25 The most prominent stratigraphic province under the continental shelf in the study area is Georges Bank Basin (Fig. 3), which consists of several subbasins filled with Jurassic through Paleogene synrift and postrift sediments that thicken seaward to over 10 km (Schlee and Klitgord 1988). The thickest deposits in the Georges Bank Basin are Jurassic and generally consist of evaporites near its base, overlain by carbonate and clastic sediments (Schlee and Klitgord 1988). The Pleistocene sediments that overlie Georges Bank Basin are up to a few hundred metres thick and generally consist of gravel, sand, silty clay, clay, and sandy to clayey limestone (Uchupi and Bolmer 2008).

26 Georges Bank Basin is bounded on its seaward side by a Jurassic carbonate reef platform that is buried ~1-1.5 km beneath the continental slope (Austin et al. 1980). Along the seaward side of the carbonate platform is a narrow, seaward-thickening, 500- to 600-m-thick sedimentary wedge that is heavily dissected by submarine canyons (e.g., Poag 1982; Pratson and Coakley 1996; Mitchell 2005). These upper continental rise deposits consist of carbonate debris from the seaward edge of the Jurassic platform that slumped seaward to form fan-shaped deposits and a thick onlapping wedge of Tertiary and Quaternary clay, claystone, and shale (Schlee et al. 1985). Within this sedimentary wedge are a series of smaller, discrete sedimentary packages that are bounded by laterally extensive unconformities (Uchupi et al. 1977; Uchupi and Austin 1979; Valentine 1981; Poag 1982; Schlee et al. 1985). One of the most prominent of these unconformities is the Paleocene unconformity denoted Au (Tucholke and Mountain 1979), which divides the Cenozoic section along the continental margin into three sedimentary packages: (1) sediment fill below Au but above the top of the Late Cretaceous sediments, (2) chaotic fill above Au, and (3) widespread parallel-bedded fill that unconformably overlies the chaotic fill (Danforth and Schwab 1990).
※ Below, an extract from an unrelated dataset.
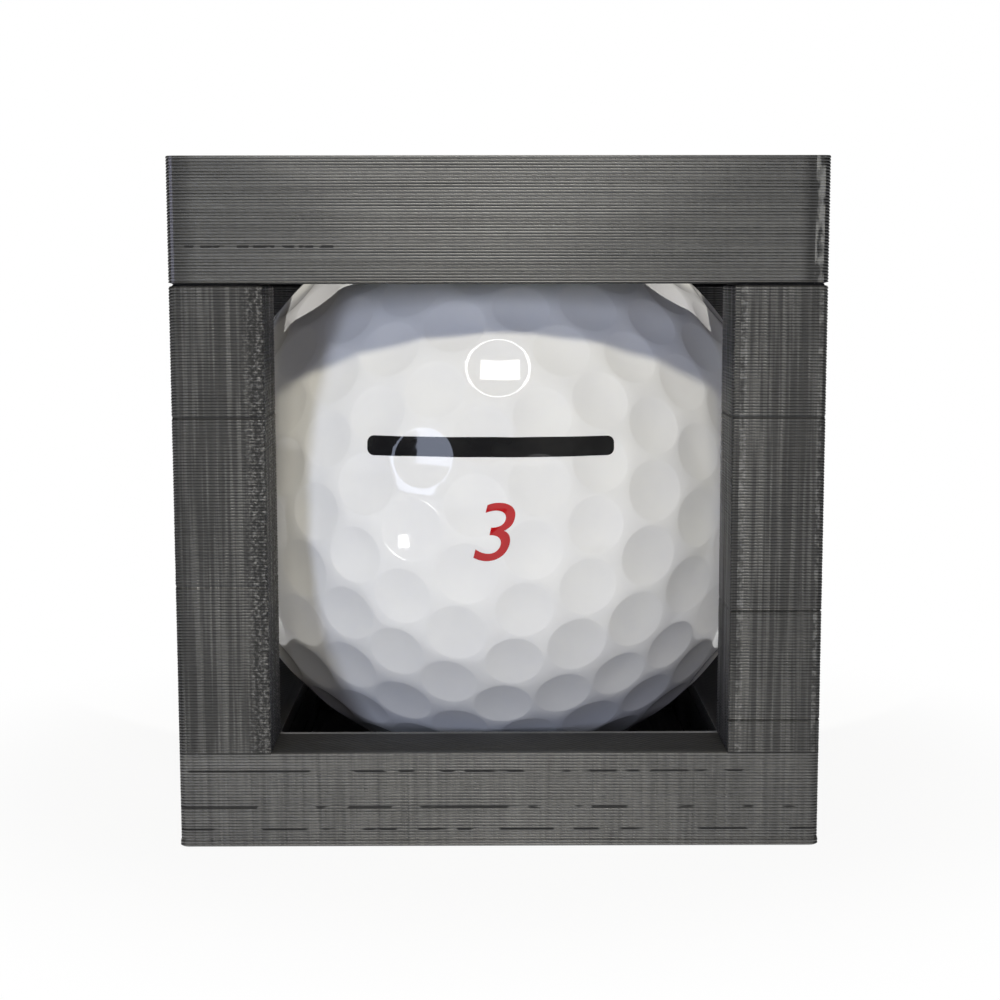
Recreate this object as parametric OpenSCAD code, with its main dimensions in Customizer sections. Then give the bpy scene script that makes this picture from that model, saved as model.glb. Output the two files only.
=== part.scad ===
// Display case for one golf ball, printed in two pieces: an open cube with a
// tray base and four corner posts, and a square ring lid that plugs onto the
// posts. The ball stands loose on the floor of the tray, trapped by the posts.
// The origin is at the middle of the underside, +Z up, and the face that the
// photograph shows looks towards -Y.

/* [Ball] */
// Diameter of the golf ball
ball_d = 42.67; // [42:0.01:43.5]
// Thickness of the ball's cover
cover_t = 1.6; // [1:0.1:2.5]
// Moulding allowance between the core and the cover
core_gap = 0.05; // [0.02:0.01:0.1]
// Dimple rows between one five-neighbour dimple and the next
dimple_rows = 5; // [4:1:6]
// Rim diameter of a dimple as a share of the distance to its nearest neighbour
dimple_fill = 0.97; // [0.8:0.01:0.98]
// Depth of a dimple below the round of the ball
dimple_depth = 0.24; // [0.1:0.01:0.35]
// How the ball lies in the case, as turns about X, Y and Z
ball_turn = [72, 0, -109];

/* [Case] */
// Width of a corner post, also the width of the rails in line with it
post_w = 6.2; // [5:0.1:9]
// Gap between the ball and the inner corner of each post
post_gap = 0.3; // [0.2:0.05:0.6]
// Height of the base, from the table to the window sill
base_h = 6.4; // [5:0.2:10]
// Thickness of the floor under the ball
floor_t = 0.8; // [0.6:0.2:1.6]
// Gap drawn between the ball and the floor it stands on
floor_gap = 0.05; // [0.02:0.01:0.1]
// Rounding of the upright outer edges
edge_r = 0.5; // [0.2:0.1:1.5]

/* [Lid] */
// Height of the lid
lid_h = 8.2; // [6:0.2:12]
// Height of the lid's top above the top of the ball
crown_room = 2.28; // [1:0.1:5]

/* [Pegs] */
// Diameter of the peg on top of each post
peg_d = 3; // [2:0.1:4]
// Height of a peg above its post
peg_h = 4; // [2:0.2:5]
// Radial gap between a peg and its socket in the lid
peg_gap = 0.05; // [0.03:0.01:0.1]
// Spare depth of a socket above the end of its peg
socket_spare = 0.4; // [0.2:0.1:0.8]
// Chamfer on the end of a peg and round the mouth of a socket
peg_chamfer = 0.4; // [0.2:0.1:0.6]

/* [Hidden] */

// Spare length of a cutter where it leaves a face
cut_spare = 1;
// A dimple's cutter runs this far past the cover, and this much wider than its rim
lens_spare = 0.1;
rim_spare = 1.01;
// Fineness of round outlines
round_fn = 64;

// The four windows, the well in the base and the opening in the lid share one
// square, whose corners clear the ball's equator
window_w = (ball_d / 2 + post_gap) * sqrt(2);
case_w = window_w + 2 * post_w;
ball_z = floor_t + floor_gap + ball_d / 2;
case_h = ball_z + ball_d / 2 + crown_room;
lid_z = case_h - lid_h;
post_at = (window_w + post_w) / 2;
socket_d = peg_d + 2 * peg_gap;

// The twelve corners of an icosahedron, one at each pole and two rings of five
ico_ring = atan(0.5);
function at_angles(along, up) = [cos(up) * cos(along), cos(up) * sin(along), sin(up)];
ico_corners = [
    [0, 0, 1],
    for (k = [0:4]) at_angles(72 * k, ico_ring),
    for (k = [0:4]) at_angles(72 * k + 36, -ico_ring),
    [0, 0, -1],
];
ico_faces = [
    for (k = [0:4])
        let (n = (k + 1) % 5)
            each [[0, 1 + k, 1 + n], [1 + k, 6 + k, 1 + n], [6 + k, 6 + n, 1 + n], [11, 6 + n, 6 + k]],
];

// Each face carries the same piece of a hexagonal lattice. Its corners are
// lattice points one step along and dimple_rows steps across from each other,
// so the rows run slightly askew and no lattice point lies on a face's edge.
lattice_a = 1;
lattice_b = dimple_rows;
lattice_t = pow(lattice_a, 2) + lattice_a * lattice_b + pow(lattice_b, 2);
face_weights = [
    for (i = [-lattice_b:lattice_a], j = [1:lattice_a + 2 * lattice_b])
        let (
            u = (i * (lattice_a + lattice_b) + j * lattice_b) / lattice_t,
            v = (lattice_a * j - lattice_b * i) / lattice_t
        )
        if (u > 0 && v > 0 && u + v < 1) [1 - u - v, u, v],
];

// Sines of the weights spread the dimples evenly over the round of the ball
spread_angle = 72;
function unit(v) = v / norm(v);
function on_face(face, w) =
    unit([for (n = [0:2]) sin(spread_angle * w[n])] * [for (n = [0:2]) ico_corners[face[n]]]);
dimple_dirs = [
    each ico_corners,
    for (face = ico_faces, w = face_weights) on_face(face, w),
];

// Straight distance from a dimple to its nearest neighbour on the ball
function spacing(dir) =
    ball_d / 2 * min([for (other = dimple_dirs) let (gap = norm(other - dir)) if (gap > 0.01) gap]);

// A square outline about the Z axis whose corners are rounded
module rounded_square(w, r) {
    square([w - 2 * r, w], center = true);
    square([w, w - 2 * r], center = true);
    for (x = [-1, 1], y = [-1, 1])
        translate([x * (w / 2 - r), y * (w / 2 - r)])
            circle(r, $fn = round_fn);
}

// Outline of the four posts, cut out of the case's own outline
module post_outlines() {
    intersection() {
        rounded_square(case_w, edge_r);
        for (x = [-1, 1], y = [-1, 1])
            translate([x * post_at, y * post_at])
                square(post_w + 0.001, center = true);
    }
}

module at_posts() {
    for (x = [-1, 1], y = [-1, 1])
        translate([x * post_at, y * post_at, lid_z])
            children();
}

// Peg with a chamfered end, standing on z = 0
module peg() {
    cylinder(d = peg_d, h = peg_h - peg_chamfer, $fn = round_fn);
    translate([0, 0, peg_h - peg_chamfer])
        cylinder(d1 = peg_d, d2 = peg_d - 2 * peg_chamfer, h = peg_chamfer, $fn = round_fn);
}

// Socket for the peg, with a chamfered mouth at z = 0
module socket() {
    translate([0, 0, -cut_spare])
        cylinder(d = socket_d, h = peg_h + socket_spare + cut_spare, $fn = round_fn);
    translate([0, 0, -0.001])
        cylinder(d1 = socket_d + 2 * peg_chamfer, d2 = socket_d, h = peg_chamfer, $fn = round_fn);
}

module case_body() {
    color("dimgray") {
        difference() {
            linear_extrude(base_h)
                rounded_square(case_w, edge_r);
            translate([0, 0, floor_t + base_h / 2])
                cube([window_w, window_w, base_h], center = true);
        }
        translate([0, 0, base_h])
            linear_extrude(lid_z - base_h)
                post_outlines();
        at_posts() peg();
    }
}

module lid() {
    color("dimgray")
        difference() {
            translate([0, 0, lid_z])
                linear_extrude(lid_h)
                    difference() {
                        rounded_square(case_w, edge_r);
                        square(window_w, center = true);
                    }
            at_posts() socket();
        }
}

// One dimple cutter, a lens: the part of a larger ball that dips to the dimple
// depth and meets the cover in a circle of the rim diameter
module dimple(dir) {
    rim_r = dimple_fill * spacing(dir) / 2;
    rim_z = sqrt(pow(ball_d / 2, 2) - pow(rim_r, 2));
    bottom_z = ball_d / 2 - dimple_depth;
    drop = rim_z - bottom_z;
    dish_r = (pow(rim_r, 2) + pow(drop, 2)) / (2 * drop);
    rotate([0, acos(dir[2]), atan2(dir[1], dir[0])])
        intersection() {
            translate([0, 0, bottom_z + dish_r])
                sphere(dish_r, $fn = round_fn);
            translate([0, 0, bottom_z - lens_spare])
                cylinder(r = rim_r * rim_spare, h = dimple_depth + 3 * lens_spare, $fn = round_fn);
        }
}

module place_ball() {
    translate([0, 0, ball_z])
        rotate(ball_turn)
            children();
}

module ball_cover() {
    color("white")
        place_ball()
            difference() {
                sphere(ball_d / 2, $fn = 2 * round_fn);
                for (dir = dimple_dirs)
                    dimple(dir);
                sphere(ball_d / 2 - cover_t, $fn = 2 * round_fn);
            }
}

module ball_core() {
    color("orange")
        place_ball()
            sphere(ball_d / 2 - cover_t - core_gap, $fn = 2 * round_fn);
}

case_body();
lid();
ball_cover();
ball_core();
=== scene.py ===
# %% [markdown]
# A display case for one golf ball, printed layer by layer in charcoal filament.
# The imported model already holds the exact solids. This lesson dresses them: it
# builds the printed body, the lid and the dimpled ball as they look close up.

# %% Load the frame
import math

import bmesh
import bpy
from mathutils import Euler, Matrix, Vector, noise
from mathutils.kdtree import KDTree


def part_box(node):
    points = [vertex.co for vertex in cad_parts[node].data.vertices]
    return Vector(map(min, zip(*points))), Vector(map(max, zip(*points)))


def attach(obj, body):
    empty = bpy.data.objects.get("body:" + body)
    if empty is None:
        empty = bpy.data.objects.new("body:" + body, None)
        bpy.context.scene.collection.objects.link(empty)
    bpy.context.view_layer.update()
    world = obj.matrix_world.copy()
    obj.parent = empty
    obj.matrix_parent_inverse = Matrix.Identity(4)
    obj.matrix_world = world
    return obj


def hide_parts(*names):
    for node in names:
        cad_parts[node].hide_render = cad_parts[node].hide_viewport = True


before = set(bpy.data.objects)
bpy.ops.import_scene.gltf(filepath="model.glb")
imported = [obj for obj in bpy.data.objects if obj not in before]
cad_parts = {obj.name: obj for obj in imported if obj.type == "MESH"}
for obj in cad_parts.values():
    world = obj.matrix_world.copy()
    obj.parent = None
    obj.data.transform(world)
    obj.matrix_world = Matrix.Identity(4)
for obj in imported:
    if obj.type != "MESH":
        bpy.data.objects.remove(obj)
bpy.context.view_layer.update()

# %% [markdown]
# The outer sizes come from the solids, and the rest are the sizes that the
# solids were drawn with. The pieces are modelled in millimetres, because a layer
# of 0.2 mm is easier to read and to merge at that scale, and each finished piece
# is shrunk to metres at the end.

# %% Read the sizes in millimetres
def size_of(node):
    low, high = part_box(node)
    return [v * 1000 for v in low], [v * 1000 for v in high]


body_low, body_high = size_of("case_body")
lid_low, lid_high = size_of("lid")

CASE_W = body_high[0] - body_low[0]
POST_W = 6.2
WINDOW_W = CASE_W - 2 * POST_W
POST_AT = (WINDOW_W + POST_W) / 2
SILL_Z = 6.4
FLOOR_Z = 0.8
LID_Z = lid_low[2]
TOP_Z = lid_high[2]
EDGE_R = 0.5
PEG_D = 3.0
PEG_TOP = body_high[2]
PEG_CHAMFER = 0.4
SOCKET_D = 3.1
SOCKET_DEPTH = 4.4
BALL_D = 42.67
BALL_R = BALL_D / 2
BALL_Z = FLOOR_Z + 0.05 + BALL_R
LAYER = 0.2
print("case", round(CASE_W, 2), "window", round(WINDOW_W, 2))
print("lid from", round(LID_Z, 2), "to", round(TOP_Z, 2))

# %% [markdown]
# Blender's operators act on whatever is selected, so each step starts from an
# empty selection. These helpers start a new mesh and pick parts of it by place.

# %% Helpers for selecting
def deselect():
    if bpy.context.object and bpy.context.object.mode != "OBJECT":
        bpy.ops.object.mode_set(mode="OBJECT")
    bpy.ops.object.select_all(action="DESELECT")


def activate(obj):
    deselect()
    obj.select_set(True)
    bpy.context.view_layer.objects.active = obj


def edit(obj):
    activate(obj)
    bpy.ops.object.mode_set(mode="EDIT")


def pick(obj, kind, test):
    """Select the vertices, edges or faces of obj whose middle passes the test."""
    bpy.ops.mesh.select_mode(type=kind)
    bpy.ops.mesh.select_all(action="DESELECT")
    mesh = bmesh.from_edit_mesh(obj.data)
    chosen = 0
    for part in {"VERT": mesh.verts, "EDGE": mesh.edges, "FACE": mesh.faces}[kind]:
        if kind == "VERT":
            place = part.co
        elif kind == "EDGE":
            place = (part.verts[0].co + part.verts[1].co) / 2
        else:
            place = part.calc_center_median()
        if test(place, part):
            part.select_set(True)
            chosen += 1
    bmesh.update_edit_mesh(obj.data)
    return chosen


def pick_rim(obj, z):
    """Select the open edges at one height."""
    return pick(obj, "EDGE", lambda place, part: part.is_boundary and abs(place.z - z) < 0.01)


# %% Helpers for shaping
def grow(share, centre):
    """Scale the selection sideways about an upright line through centre."""
    about = (centre[0], centre[1], 0)
    bpy.ops.transform.resize(value=(share, share, 1), center_override=about)


def extrude_up(rise):
    bpy.ops.mesh.extrude_region_move(TRANSFORM_OT_translate={"value": (0, 0, rise)})


def far_out(place):
    """How far a place lies from the middle of the case, to its front, back or sides."""
    return max(abs(place.x), abs(place.y))


def close_rims(obj, heights):
    """Fill the open loops at some heights and turn every face outwards."""
    for z in heights:
        pick_rim(obj, z)
        bpy.ops.mesh.fill()
    bpy.ops.mesh.select_all(action="SELECT")
    bpy.ops.mesh.normals_make_consistent(inside=False)
    bpy.ops.object.mode_set(mode="OBJECT")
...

Correlation of stratigraphic units with seismic-reflection profiles

27 Schlee and Klitgord (1988 and references therein) interpreted various stratigraphic units across seismic-reflection profiles that traversed the continental margin near the trend of the NES. From their investigation we interpreted two Jurassic horizons denoted J1 and J2 and an Upper Cretaceous horizon denoted C on our seismic-reflection profiles. J1 is a horizon at the top of the Upper Jurassic Cat Gap Formation, which is a red argillaceous limestone (Schlee and Klitgord 1988). J2 is a horizon at the top of the Middle Jurassic sediments (Schlee and Klitgord 1988). Horizon C (referred to as β by Schlee and Klitgord 1988) marks the top of the Upper Cretaceous sediments. We also mapped the Paleocene unconformity Au of Tucholke and Mountain (1979) on our seismic-reflection profiles where possible.


28 The following sections describe our observations in this study. Because of the size of the study area and abundance of interesting features, not all of them can be illustrated, but are summarized on Figures 2–5. Appropriate geographic names have been assigned to the more prominent and significant features.

Ring-shaped and other morphological features between coastal New Hampshire and the NES

29 The northernmost belt of ring-shaped morphological features recognized in the offshore area occurs between coastal New Hampshire and Cape Cod, MA, and is at least 100 km wide (Fig. 2). It also includes arc-shaped depressions and ridges onshore in northeastern Massachusetts. One of the more conspicuous of these rings occurs ~17 km offshore from Hampton Falls, NH (Fig. 8a, top center). This Hampton Falls ring is a ~1-km-wide ridge that is elliptical in shape, 7 by 9 km in size, and has up to 40 m of relief above the surrounding seafloor (Fig. 8c, profile 1).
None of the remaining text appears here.